Find the string "three" in the records. Copy every line it appears in.

(Entries with model source code)
★ ★ ★

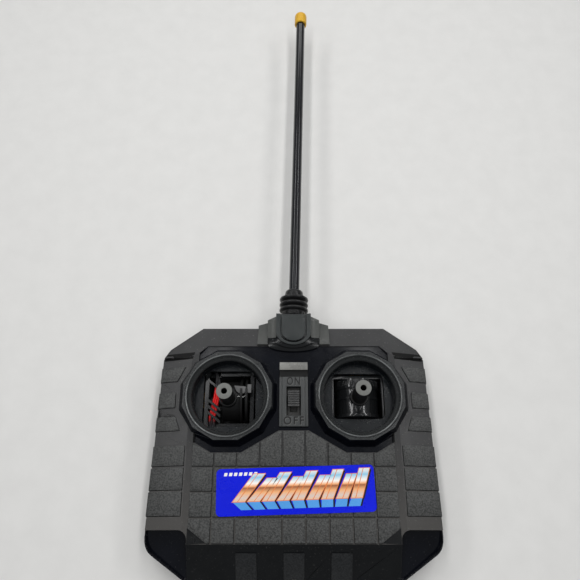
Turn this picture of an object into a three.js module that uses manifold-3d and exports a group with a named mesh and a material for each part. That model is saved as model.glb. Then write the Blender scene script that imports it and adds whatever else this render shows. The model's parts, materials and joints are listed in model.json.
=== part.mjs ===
// Hand-held radio transmitter for a toy car: a two-stick control box with a whip antenna.
// Millimetres. The case lies on its back: +Z is out of the control face, +Y is towards the
// antenna, and the origin is the middle of the flat back face.

import * as THREE from 'three'
import { mergeVertices } from 'three/addons/utils/BufferGeometryUtils.js'
import Module from 'manifold-3d'

const wasm = await Module()
wasm.setup()

// ---------------------------------------------------------------- driving dimensions

const FIT = 0.3 // gap between pieces that touch
const CASE_WIDTH = 160
const CASE_LENGTH = 139
const UPPER_Y = CASE_LENGTH / 2 // upper and lower ends of the case
const LOWER_Y = -CASE_LENGTH / 2
const WALL = 2.2
const PARTING_Z = 16 // rear shell below, front shell above
const EDGE_Z = 26 // outer edge of the shoulders
const PANEL_Z = 32 // flat of the control face
const PANEL_WIDTH = 113
const PANEL_BOTTOM_Y = LOWER_Y + 18.3
const PANEL_CORNER = [11, 8] // chamfer of the panel's lower corners
const STRIP_WIDTH = 3 // smooth strip between the panel and the shoulders
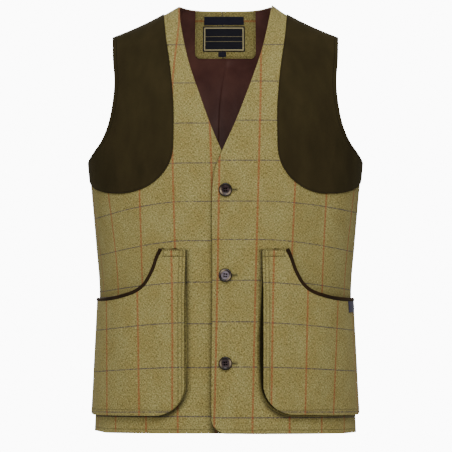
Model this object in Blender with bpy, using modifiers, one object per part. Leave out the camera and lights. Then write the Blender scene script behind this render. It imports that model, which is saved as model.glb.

★ ★ ★

### Exercise response:
Turn this picture of an object into a three.js module that uses manifold-3d and exports a group with a named mesh and a material for each part. That model is saved as model.glb. Then write the Blender scene script that imports it and adds whatever else this render shows. The model's parts, materials and joints are listed in model.json.
import * as THREE from 'three'
import { mergeVertices } from 'three/addons/utils/BufferGeometryUtils.js'